Commentary: ‘Non-Revolution’ Signals Alarm – by Don Kirkland

Don Kirkland

Roads to revolution can be paved in many ways. One way is to say nothing revolutionary is even taking place. More about that in a moment.

Don Kirkland

Since its release on May 3, the report of the Great Commission Resurgence Task Force has been uppermost in my mind. It has been at the forefront in my prayers.

I have pored over its contents. I have wondered about some of its recommendations. I have struggled with some of its components, supporting many of them and objecting to others.

Perhaps I am like you. There is much to absorb. Perhaps too much in the short time between the report’s release and a vote on it by messengers to the Southern Baptist Convention meeting in June.

We did get a preview in a preliminary report. There were no surprises in the final version.

I smiled when I read, “The components of our report do not represent a revolution in Southern Baptist life.” I wondered whether they smiled when they wrote that.

A revolution ushers in major change. The report calls for change on a number of fronts. Nowhere is this more obvious than in the plan for a new funding stream for Southern Baptist work called Great Commission Giving. GCG combines Cooperative Program contributions with money designated for particular causes.

The report does say this: “At the center of our funding stands the Cooperative Program, which since 1925 has served to mobilize the stewardship of Southern Baptists for worldwide missions and ministry.”

The document goes on to “call upon Southern Baptists to honor and confirm the Cooperative Program as the most effective means of mobilizing our churches and extending our reach.”

And there is this: “We also call upon all Southern Baptists to celebrate all giving to our common work.”

The task force is offering little more than lip service to the Cooperative Program. There is no real loyalty there.

Great Commission Giving is a recognition of “what is,” more than “what should be.” For years, megachurches have chosen favored Baptist causes – the International Mission Board, to name one. These churches have thrown their support behind these causes by pumping their money – lots of money – into them. Typically, their contributions through the Cooperative Program – though perhaps big in dollar amounts – represents a tiny percentage of overall receipts.
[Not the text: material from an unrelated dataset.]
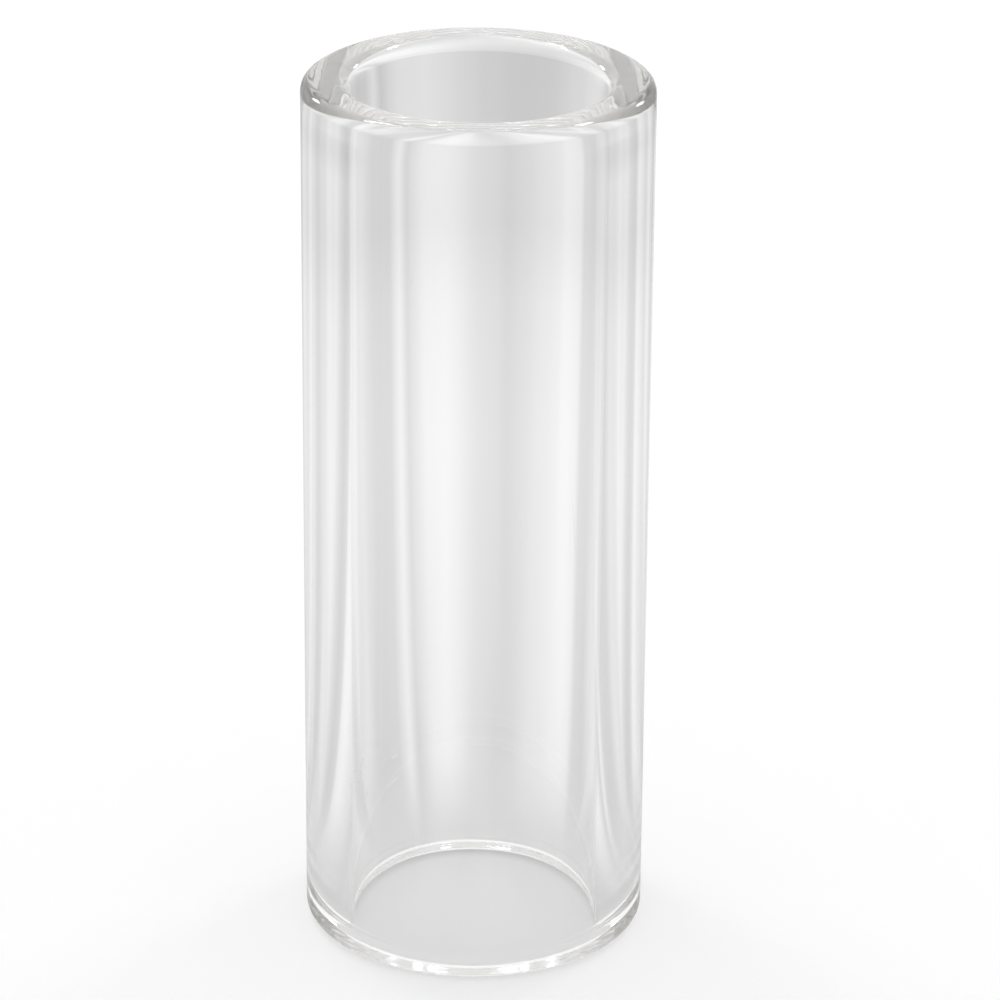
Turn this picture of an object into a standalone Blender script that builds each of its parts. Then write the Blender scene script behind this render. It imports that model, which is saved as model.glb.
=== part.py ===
"""Guitar slide: one length of heavy-walled clear glass tube, open at both ends.

The tube is cut square from drawn stock and its ends are flame polished, so each rim
is a narrow flat ring between two rounded edges. It stands on either rim.
Units are metres, +Z runs along the bore, and the origin is the middle of the lower rim.
"""

import math

import bpy

# Driving dimensions
LENGTH = 0.0690  # rim to rim
BORE_DIAMETER = 0.0194  # the finger's hole
WALL = 0.0036
OUTER_EDGE_RADIUS = 0.0010  # rounding where a rim meets the outside
BORE_EDGE_RADIUS = 0.0011  # rounding where a rim meets the bore

# How finely the round surfaces are cut into flats
TURN_STEPS = 96
EDGE_STEPS = 5

# What follows from the driving dimensions
BORE_RADIUS = BORE_DIAMETER / 2
OUTER_RADIUS = BORE_RADIUS + WALL

MERGE_DISTANCE = 0.00001
QUARTER_TURN = math.pi / 2


def remove_everything():
    for obj in list(bpy.data.objects):
        bpy.data.objects.remove(obj)


def rounded_corner(centre_x, centre_z, radius, start_angle):
    """Points of a quarter circle, turning clockwise in the XZ plane from start_angle."""
    points = []
    for step in range(EDGE_STEPS + 1):
        angle = start_angle - QUARTER_TURN * step / EDGE_STEPS
        points.append((centre_x + radius * math.cos(angle), centre_z + radius * math.sin(angle)))
    return points


def wall_section():
    """Outline of the wall cut through the axis, as (distance from the axis, height) points.

    It starts on the bore side of the upper rim, goes out over that rim, runs down the outside,
    comes back in under the lower rim and ends on the bore. The closing edge is the bore itself.
    """
    outside_x = OUTER_RADIUS - OUTER_EDGE_RADIUS
    bore_x = BORE_RADIUS + BORE_EDGE_RADIUS
    return (
        rounded_corner(bore_x, LENGTH - BORE_EDGE_RADIUS, BORE_EDGE_RADIUS, 2 * QUARTER_TURN)
        + rounded_corner(outside_x, LENGTH - OUTER_EDGE_RADIUS, OUTER_EDGE_RADIUS, QUARTER_TURN)
        + rounded_corner(outside_x, OUTER_EDGE_RADIUS, OUTER_EDGE_RADIUS, 0)
        + rounded_corner(bore_x, BORE_EDGE_RADIUS, BORE_EDGE_RADIUS, -QUARTER_TURN)
    )


def clear_glass():
    material = bpy.data.materials.new("clear_glass")
    material.use_nodes = True
    shader = material.node_tree.nodes["Principled BSDF"]
    shader.inputs["Base Color"].default_value = (0.97, 0.98, 0.97, 1)
    shader.inputs["Transmission Weight"].default_value = 1
    shader.inputs["Roughness"].default_value = 0.02
    shader.inputs["Metallic"].default_value = 0
    shader.inputs["IOR"].default_value = 1.474
    return material


def glass_tube():
    """The section turned once round the Z axis."""
    section = wall_section()
    corners = [(x, 0, z) for x, z in section]
    edges = [(n, (n + 1) % len(section)) for n in range(len(section))]
    mesh = bpy.data.meshes.new("glass_tube")
    mesh.from_pydata(corners, edges, [])
    tube = bpy.data.objects.new("glass_tube", mesh)
    bpy.context.scene.collection.objects.link(tube)

    turn = tube.modifiers.new("Turn round the bore", "SCREW")
    turn.axis = "Z"
    turn.angle = 2 * math.pi
    turn.steps = TURN_STEPS
    turn.render_steps = TURN_STEPS
    turn.use_merge_vertices = True
    turn.merge_threshold = MERGE_DISTANCE
    turn.use_smooth_shade = True

    mesh.materials.append(clear_glass())
    return tube


remove_everything()
glass_tube()
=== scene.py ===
import math
import bmesh
import bpy
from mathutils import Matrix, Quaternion, Vector, noise


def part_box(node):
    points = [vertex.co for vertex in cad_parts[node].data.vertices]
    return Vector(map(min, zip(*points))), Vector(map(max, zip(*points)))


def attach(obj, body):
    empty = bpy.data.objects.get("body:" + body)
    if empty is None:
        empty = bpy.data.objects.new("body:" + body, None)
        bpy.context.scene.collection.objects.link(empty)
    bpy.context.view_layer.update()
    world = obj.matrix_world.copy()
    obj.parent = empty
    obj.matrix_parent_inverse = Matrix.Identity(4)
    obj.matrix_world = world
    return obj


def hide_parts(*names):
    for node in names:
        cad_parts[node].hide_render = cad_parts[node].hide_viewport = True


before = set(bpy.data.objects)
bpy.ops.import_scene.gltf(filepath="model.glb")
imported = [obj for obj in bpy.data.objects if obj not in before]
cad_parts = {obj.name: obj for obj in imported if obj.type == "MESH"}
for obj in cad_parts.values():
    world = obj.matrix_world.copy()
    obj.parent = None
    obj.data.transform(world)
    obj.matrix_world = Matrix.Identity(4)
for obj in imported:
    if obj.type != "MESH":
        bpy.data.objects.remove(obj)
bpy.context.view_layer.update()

# The looks of a clear glass guitar slide. Metres, with the bore along Z and the lower rim at Z = 0.

tubeLow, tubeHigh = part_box("glass_tube")
tubeLength = tubeHigh.z - tubeLow.z
tubeRadius = (tubeHigh.x - tubeLow.x) / 2
scene = bpy.context.scene


def addObject(name, data):
    made = bpy.data.objects.new(name, data)
    scene.collection.objects.link(made)
    return made


def aimAt(thing, place, target):
    thing.location = place
    thing.rotation_mode = "QUATERNION"
    thing.rotation_quaternion = (Vector(target) - Vector(place)).to_track_quat("-Z", "Y")


def newMaterial(name):
    made = bpy.data.materials.new(name)
    made.use_nodes = True
    made.node_tree.nodes.clear()
    return made, made.node_tree.nodes, made.node_tree.links


def addMath(nodes, links, operation, first, second=None, clamp=False):
    node = nodes.new("ShaderNodeMath")
    node.operation = operation
    node.use_clamp = clamp
    for socket, value in zip(node.inputs, (first, second)):
        if isinstance(value, (int, float)):
            socket.default_value = value
        elif value is not None:
            links.new(value, socket)
    return node.outputs[0]


def addRamp(nodes, links, factor, stops, topLevel):
    # stops are (place from 0 to 1, level)
    node = nodes.new("ShaderNodeValToRGB")
    elements = node.color_ramp.elements
    elements.remove(elements[1])
    for number, (place, level) in enumerate(stops):
        element = elements[0] if number == 0 else elements.new(place)
        element.position = place
        element.color = (level / topLevel, level / topLevel, level / topLevel, 1)
    links.new(factor, node.inputs["Fac"])
    return node.outputs["Color"]


# Camera
cameraLook = {
    "distance": 14.175,  # in outside diameters, from the middle of the tube
    "elevation": 22.86,  # degrees above level
    "aimRight": 0.0695,  # the aim's offset from the middle, in outside diameters
    "aimUp": 0.0135,
    "roll": 0.0083,  # radians
    "lens": 176.0,
    "sensor": 36.0,
    "nearest": 0.01,  # nothing closer or farther than these is drawn
    "farthest": 20,
}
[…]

As the report recommends, we can, and should, be thankful for “all giving to our common work.”

However, this also must be said: The practice of designated giving is detrimental to the Cooperative Program. It does not undergird the CP. Rather, it undermines it.

Great Commission Giving puts a “smiley face” on a pick-and-choose practice that poses a serious threat to the Cooperative Program.

The new GCG plan is a signal of alarm to Southern Baptists who cling to the Cooperative Program as more than how we pay for our ministries. It also is a symbol of what holds us together. It represents the cooperative spirit that made us who we are as a denomination and is a driving force behind what we are able to accomplish together for the cause of Christ.

Great Commission Giving sounds a discouraging note to the smaller Baptist churches who make up the majority of our convention. They will wonder, Why should we sacrifice to give a tithe or more through the Cooperative Program? The megachurches do not.

This I believe: Smaller churches will become more apt to imitate the megachurches in their giving patterns than to stick by straight giving through the Cooperative Program.

There is much to consider. As reported previously, Missouri Baptists have recommended delaying the vote on the GCR plan for a year. Some in South Carolina agree.

I think the GCR Task Force will push hard for adoption of its plan in June. Some push back should be expected.

The Great Commission is good. Some components of the GCR report are less so. Great Commission Giving falls into the latter category. Does Great Commission Giving sound the death knell for the Cooperative Program?

Perhaps not. For sure, GCG will cripple it.

It will move the Cooperative Program from its deserved place “at the center” of the SBC’s funding mechanism for its ministries. It sets the CP alongside, and gives blessing to, a methodology that moves us backward rather than forward as a denomination. It puts in peril perhaps the best denominational unifier we have had as Southern Baptists.

We established the Cooperative Program in 1925. It was our invention. God has used it to do many and mighty things for his glory through the years. The CP became the envy of other denominations. For effectiveness in ministry, it was without an equal.

Are we smarter now than Southern Baptists were then? Will a giving plan that did not work well before 1925 work any better today? Some will say yes. Others will say no. We have to decide. Sometimes the revolutionary road is the wrong road. Southern Baptists, beware.